O ecoturismo, é importante ressaltar, utiliza o patrimônio
natural e cultural de forma sustentável, incentivando sua conservação e
buscando a formação de uma consciência ambientalista. O turismo gera
movimentação de divisas e desperta a população para a busca de conhecimentos, a
valorização, a conservação, o beneficiamento e o crescimento da autoestima.

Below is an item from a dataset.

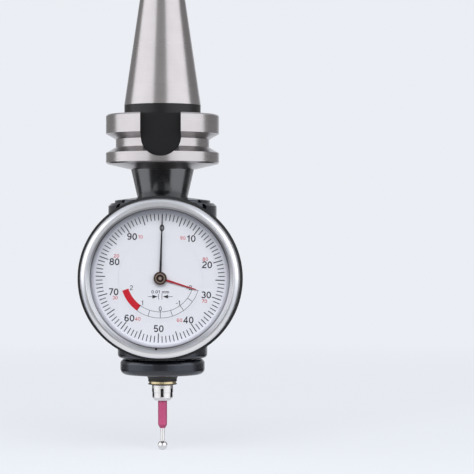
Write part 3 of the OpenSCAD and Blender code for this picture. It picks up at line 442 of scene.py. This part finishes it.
# %% Finish each CAD node
FINISH = {
    "ground_steel": ground_steel, "black_housing": black_coat, "black_case": black_rim,
    "black_cap": black_coat, "screw_black": screw_black, "steel_screw": pinion_steel,
    "boot_rubber": rubber, "movement_brass": plate_brass, "bronze": bearing_bronze,
    "dial_white": enamel, "spring_steel": spring_steel, "blued_steel": blued_steel,
    "satin_bezel": satin_bezel, "crystal_clear": glass, "pinion_steel": pinion_steel,
    "hand_black": hand_black, "hand_red": hand_red, "hub_bronze": hub_bronze,
    "satin_steel": satin_steel, "clip_brass": clip_brass, "pink_ceramic": ceramic,
    "polished_steel": polished_steel,
}


def finish_with(obj, *materials):
    """Gives an object its materials, with the first on every face."""
    obj.data.materials.clear()
    for material in materials:
        obj.data.materials.append(material)
    for face in obj.data.polygons:
        face.material_index = 0


slot_of = {part["node"]: part["material_slot"] for part in frame["record"]["subparts"]}
for name, obj in nodes.items():
    finish_with(obj, FINISH[slot_of[name]])
finish_with(nodes["dial_ring"], cone_enamel_painted_shade)
print("finished nodes", len(nodes), "slots", len(set(slot_of.values())))

# %% [markdown]
# ## Black places on the shank
# The real shank is blackened all over and then ground, so the black stays where the wheel
# doesn't reach: the drive slots, the relief above the flange and the neck below it. The
# faces there are found by where they lie, and take another of the shank's materials. A
# painted mask could do it too, but sorted faces keep an edge as sharp as the tool left it.

# %% Shank faces
# Heights on Z and distances from the spindle's axis in millimetres, with a little room
FLANGE_R, ROOM = 23.0, 0.05
SLOT_HALF_W, SLOT_TOP, SLOT_FOOT, SLOT_FLOOR = 8.2, -1.9, -19.7, 16.0
RELIEF_TOP, RELIEF_FOOT, RELIEF_R = 1.95, -2.05, 15.9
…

Sergipe é um estado com quase 22 mil km² de área e com 75
municípios divididos em 13 microrregiões econômicas. Dentre elas, encontra-se a
microrregião do Cotinguiba, composta por onze municípios, na qual está inserido
o município de Divina Pastora, que faz parte do polo turístico dos Tabuleiros
Costeiros, sendo a principal região da renda irlandesa. Esse é um dos cinco
polos turísticos criados pela Secretaria do Estado de Turismo para melhor
divisão dos recursos advindos do Programa de Desenvolvimento do Turismo do
Nordeste (Prodetur-NE). Divina Pastora está localizada a 39 km da capital
sergipana. As mulheres que habitam o município bordam variadas rendas,
principalmente a renda irlandesa.
Jogo Americano
As missionárias irlandesas que aportaram no estado de
Sergipe trouxeram a arte do saber fazer a renda e difundiram-na para três
mulheres e irmãs que se transformaram em matriarcas no ensinar a renda na
cidade. Dona Sinhá (Ercília), Marocas (Maria Engrácia) e Dina (Berenice)
aprenderam a técnica e transmitiram-na, segundo relatos das próprias rendeiras,
para as mulheres da cidade. Hoje essas mulheres oferecem um artesanato rico em
detalhes e tiram renda dessa renda, na busca de uma melhor qualidade de vida,
mas percebem que os gestores municipais e a maior parte da população pouco
conhecem tal riqueza cultural.
Contudo, o ecoturismo, na sua essência, desperta a
comunidade para o aprimoramento da suas competências e habilidades na arte,
valoriza, preserva, conserva, beneficia e faz crescer a autoestima no local.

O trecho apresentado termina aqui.